• **Exercise objective**
Please write out the material that follows, exactly as it stands.

----- Data -----

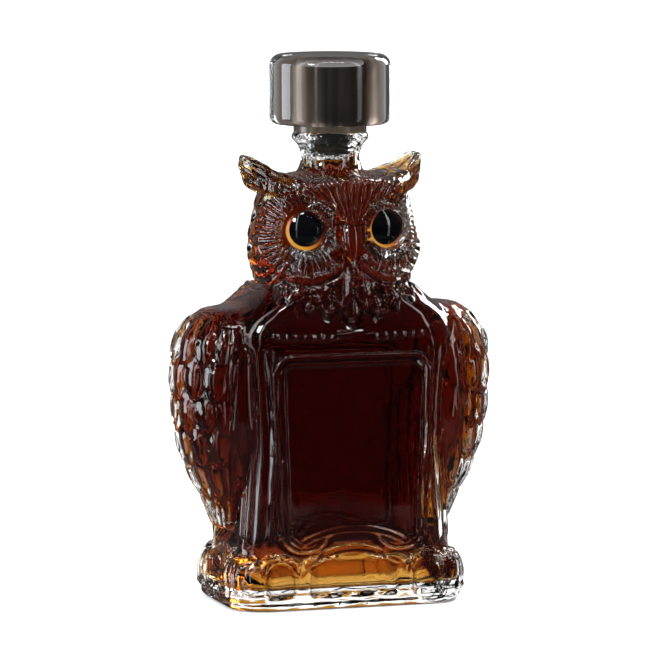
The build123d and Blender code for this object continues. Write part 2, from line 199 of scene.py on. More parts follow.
def corners_of(obj):
    """Point of each face corner, first corner of each face, and triangles in each face."""
    mesh = obj.data
    loops = np.empty(len(mesh.loops), dtype=np.int64)
    mesh.loops.foreach_get("vertex_index", loops)
    starts = np.empty(len(mesh.polygons), dtype=np.int64)
    mesh.polygons.foreach_get("loop_start", starts)
    return loops, starts, np.diff(np.append(starts, len(loops))) - 2


def mark_groove_shade(obj):
    """Stores how sharply each point is hollowed, so that the glass can paint shade into its grooves as darker
    lines.
    """
    a, b, count = edge_ends(obj)
    p, n = points_of(obj), normals_of(obj)
    step, size = p[b] - p[a], len(p)
    lift = np.bincount(a, (step * n[a]).sum(1), size) - np.bincount(b, (step * n[b]).sum(1), size)
    reach = np.bincount(a, (step ** 2).sum(1), size) + np.bincount(b, (step ** 2).sum(1), size)
    bend = 4 * lift / np.maximum(reach, 1e-9)
    count = np.maximum(count, 1)
    for _ in range(2):
        bend = 0.5 * bend + 0.5 * (np.bincount(a, bend[b], size) + np.bincount(b, bend[a], size)) / count
    tone = np.clip((bend - GROOVE_SHADE_START) / GROOVE_SHADE_RANGE, 0, 1)
    # Painted shade: this value darkens the glass colour in the hollows, where shade falls
    obj.data.attributes.new("groove_shade", "FLOAT", "POINT").data.foreach_set("value", tone)


def thin_out(obj, part, total):
    """Thins a part of a mesh out, until the whole mesh has so many triangles."""
    loops, starts, sides = corners_of(obj)
    chosen = np.minimum.reduceat(part(points_of(obj))[loops].astype(int), starts) > 0
    goal = total - sides[~chosen].sum()
    say(f"{sides.sum()} triangles, {sides[chosen].sum()} of them thinned out to {goal}")
    obj.data.polygons.foreach_set("select", chosen)
    bpy.ops.object.mode_set(mode="EDIT")
    bpy.ops.mesh.decimate(ratio=min(1, goal / sides[chosen].sum()))
    bpy.ops.object.mode_set(mode="OBJECT")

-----

• **Output below**
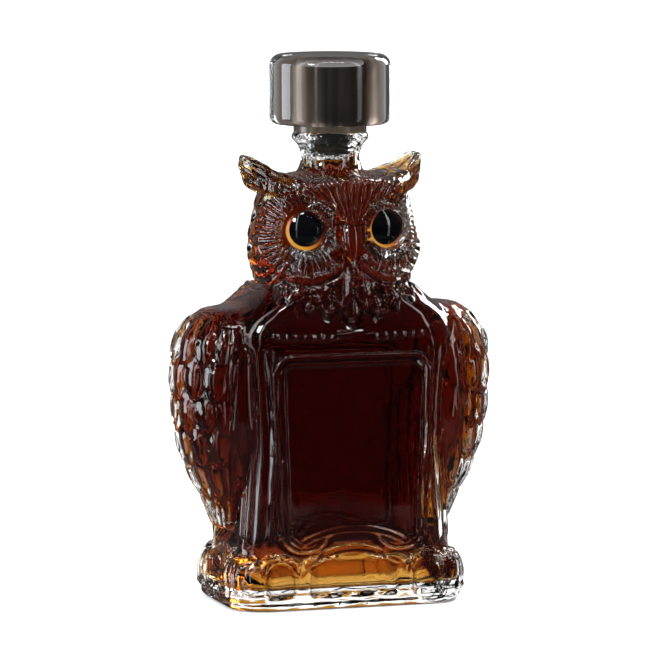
The build123d and Blender code for this object continues. Write part 2, from line 199 of scene.py on. More parts follow.
def corners_of(obj):
    """Point of each face corner, first corner of each face, and triangles in each face."""
    mesh = obj.data
    loops = np.empty(len(mesh.loops), dtype=np.int64)
    mesh.loops.foreach_get("vertex_index", loops)
    starts = np.empty(len(mesh.polygons), dtype=np.int64)
    mesh.polygons.foreach_get("loop_start", starts)
    return loops, starts, np.diff(np.append(starts, len(loops))) - 2


def mark_groove_shade(obj):
    """Stores how sharply each point is hollowed, so that the glass can paint shade into its grooves as darker
    lines.
    """
    a, b, count = edge_ends(obj)
    p, n = points_of(obj), normals_of(obj)
    step, size = p[b] - p[a], len(p)
    lift = np.bincount(a, (step * n[a]).sum(1), size) - np.bincount(b, (step * n[b]).sum(1), size)
    reach = np.bincount(a, (step ** 2).sum(1), size) + np.bincount(b, (step ** 2).sum(1), size)
    bend = 4 * lift / np.maximum(reach, 1e-9)
    count = np.maximum(count, 1)
    for _ in range(2):
        bend = 0.5 * bend + 0.5 * (np.bincount(a, bend[b], size) + np.bincount(b, bend[a], size)) / count
    tone = np.clip((bend - GROOVE_SHADE_START) / GROOVE_SHADE_RANGE, 0, 1)
    # Painted shade: this value darkens the glass colour in the hollows, where shade falls
    obj.data.attributes.new("groove_shade", "FLOAT", "POINT").data.foreach_set("value", tone)


def thin_out(obj, part, total):
    """Thins a part of a mesh out, until the whole mesh has so many triangles."""
    loops, starts, sides = corners_of(obj)
    chosen = np.minimum.reduceat(part(points_of(obj))[loops].astype(int), starts) > 0
    goal = total - sides[~chosen].sum()
    say(f"{sides.sum()} triangles, {sides[chosen].sum()} of them thinned out to {goal}")
    obj.data.polygons.foreach_set("select", chosen)
    bpy.ops.object.mode_set(mode="EDIT")
    bpy.ops.mesh.decimate(ratio=min(1, goal / sides[chosen].sum()))
    bpy.ops.object.mode_set(mode="OBJECT")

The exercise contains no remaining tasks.